WASHINGTON, — Gains made by Syrian Kurd fighters against the Islamic State of Iraq and the Levant have also lent support to Iraq’s fight against the extremist group by disrupting ISIL’s freedom of movement between the two countries, a U.S. Central Command spokesman said yesterday.
Speaking to reporters at the Pentagon via teleconference, Air Force Lt. Col. Patrick Ryder emphasized U.S. and coalition forces are also supporting and enabling Syrian Kurd opposition fighters in its train-and-equip program.
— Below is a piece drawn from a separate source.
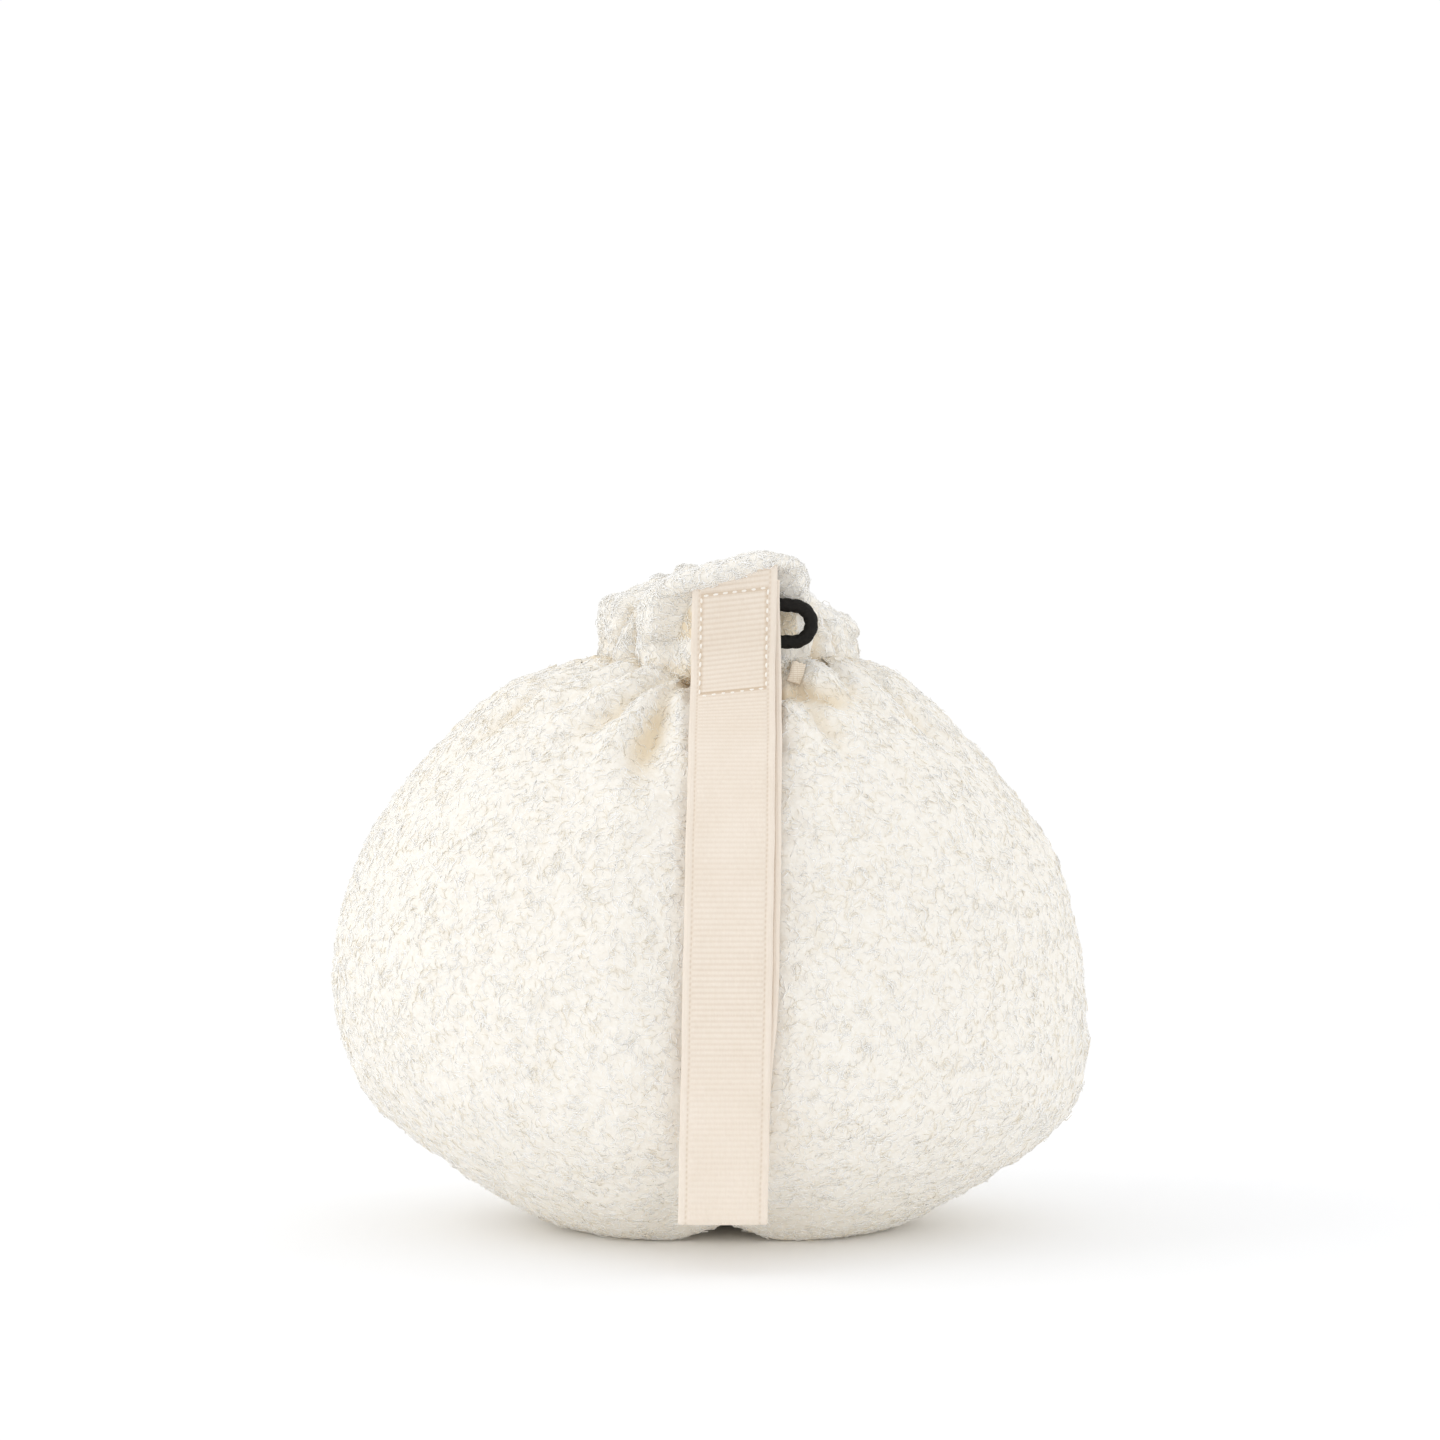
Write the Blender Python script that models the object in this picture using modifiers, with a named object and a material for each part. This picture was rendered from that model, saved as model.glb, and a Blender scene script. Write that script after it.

For nearly a year, other indigenous forces, such as Syrian Kurd fighters, have had support as they fought to save the town of Kobani, Syria, from ISIL, he said. “And the number of forces have continued to grow,” he added.
Since the start of the fight against ISIL, Syrian Kurds have achieved “significant effects” in the Northeast part of Syria, he said.
“[Syrian Kurds] pushed ISIL back and in the process, regained more than 17,000 square kilometers of territory — more than 6,500 square miles — previously held by the enemy,” Ryder noted.
“They’ve also retaken critical border crossing points between Syria and Turkey, including Kobani [and] Tal Abyad, and going forward, this should help abate the flow of foreign fighters into Syria,” he said.
With Syrian Kurds disrupting ISIL’s movement in Iraq and Syria, Ryder said the Kurds’ gains should over time help to further stabilize and improve security inside Iraq.
“So, we want to see these anti-ISIL forces operating in Syria continue to be successful,” he said.
In a fight as complex as fighting ISIL forces in Iraq and Syria, Ryder said “it should be expected” the United States can and will employ every available asset to disrupt and degrade the enemy.
“Going forward, we will continue to pursue opportunities as they present themselves across what is a very complex and dynamic battlefield,” he said.